With it they learn a terrible lesson: that a gun will get them what they want - food, money, sex. They also believe it will get them back to Rwanda. But if they ever do get there, they will discover, like the former child soldiers of Liberia, Sierra Leone and Uganda, that it is not easy to return to what passes for a normal life.

Ngarambe sees none of that. He says children are drawn into the FDLR’s ranks because of a burning sense of injustice. "Schoolboys are coming to us. They are fighting to be free. We do not have to indoctrinate them. They come to us because they know who the enemy is. They do not want to be slaves," he says.

But they are so young.

"It doesn’t matter how young they are if they don’t have their freedom. They will not be free so long as the Tutsis control Rwanda."

ourteen-year-old Bahati Mugisha doesn’t put it that way. He is a young FDLR fighter who was captured by the group’s principal enemy inside Congo - a renegade Tutsi general, Laurent Nkunda, who broke from the Congolese government army to battle the Hutu rebels who were killing and ethnically cleansing Congo’s own Tutsi population of several hundred thousand.

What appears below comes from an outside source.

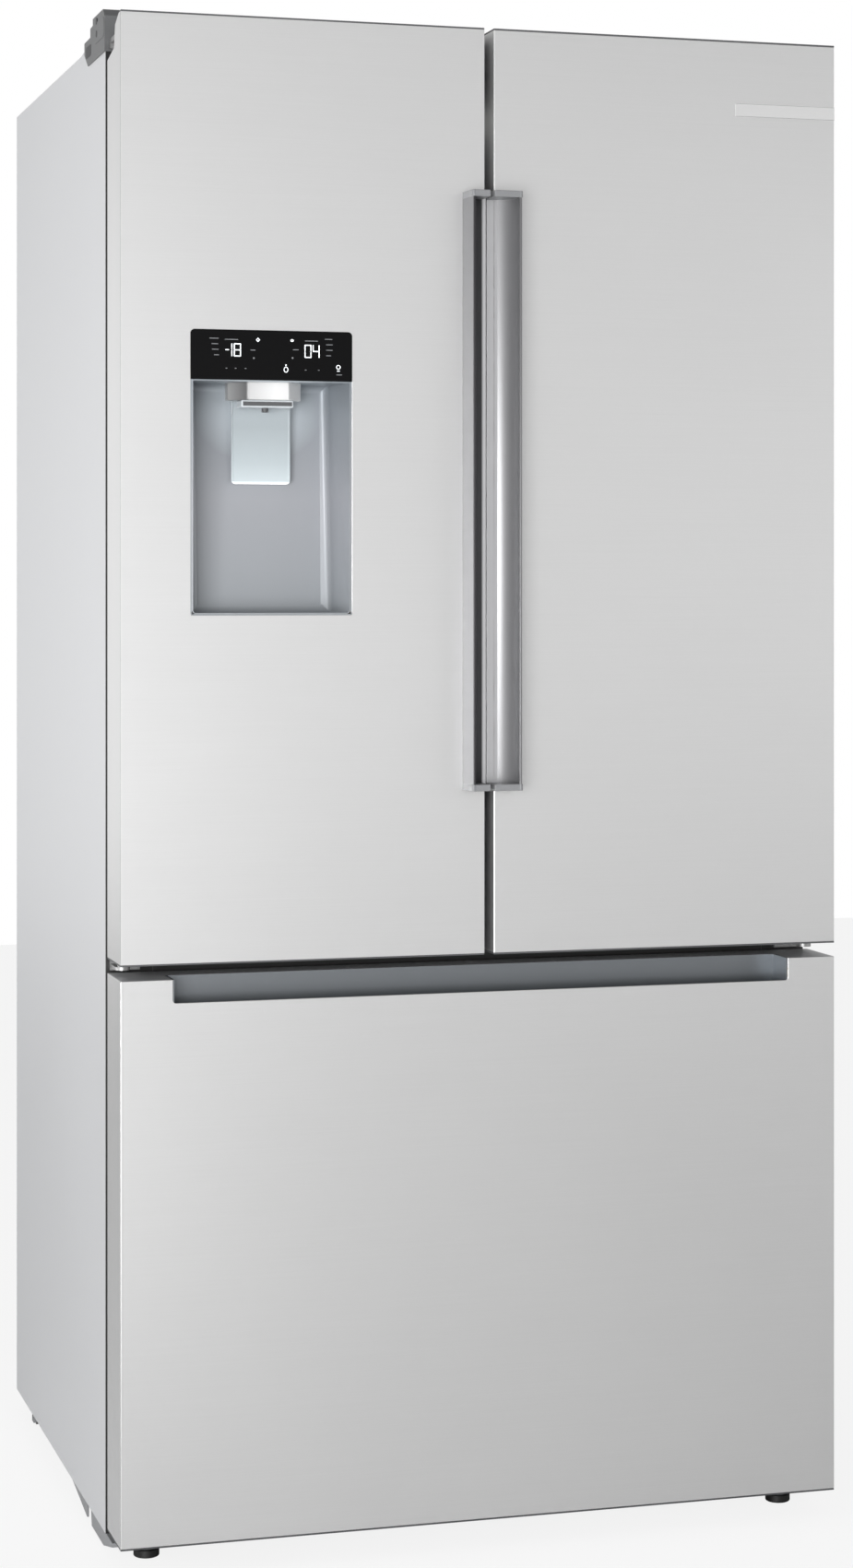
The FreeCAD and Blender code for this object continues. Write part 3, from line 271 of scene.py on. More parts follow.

"They gave me a gun and said we were going to fight the Tutsis," says the teenager. "They said these were our enemy and we must kill as many as possible." Asked who told him these things, the teenager says his commander - men such as Aloize Mbanza, a 53-year-old former Rwandan army corporal who found himself indoctrinating a new Hutu generation in Congo. Mbanza fled back to his homeland last year.

"Most of the FDLR who are young came from Rwanda when they were very small, so they grew up in Congo," he says. "Now the FDLR is also recruiting Rwandan boys who were born in Congo, in the refugee camps. They are 12 or 13 years old. They are the ones who don’t have fear. They are fighting with guns. There are many of them. The only school they know is the army."

They are also dying.

"There were other boys fighting with me," says Mugisha. "I know some of them died. I saw two who died, killed there in the battles. But there were others, too. Some of the other boys were younger than me."

Others have been killed trying to escape the FDLR’s clutches. Former rebels such as Mbanza and Kayiranga are lucky to have got away. "If our chiefs thought we were going back to Rwanda, they would take you and kill you," says Kayiranga. "I saw Colonel Haguma killed because he wanted to come back. They beat him and he died. I know a sergeant who was hanged from a tree because he had the idea to come back. They call a meeting and they point at you and say you want to go back to the Tutsi government and then they kill you. Sometimes they kill you by hitting your head with a hammer. They have many ways."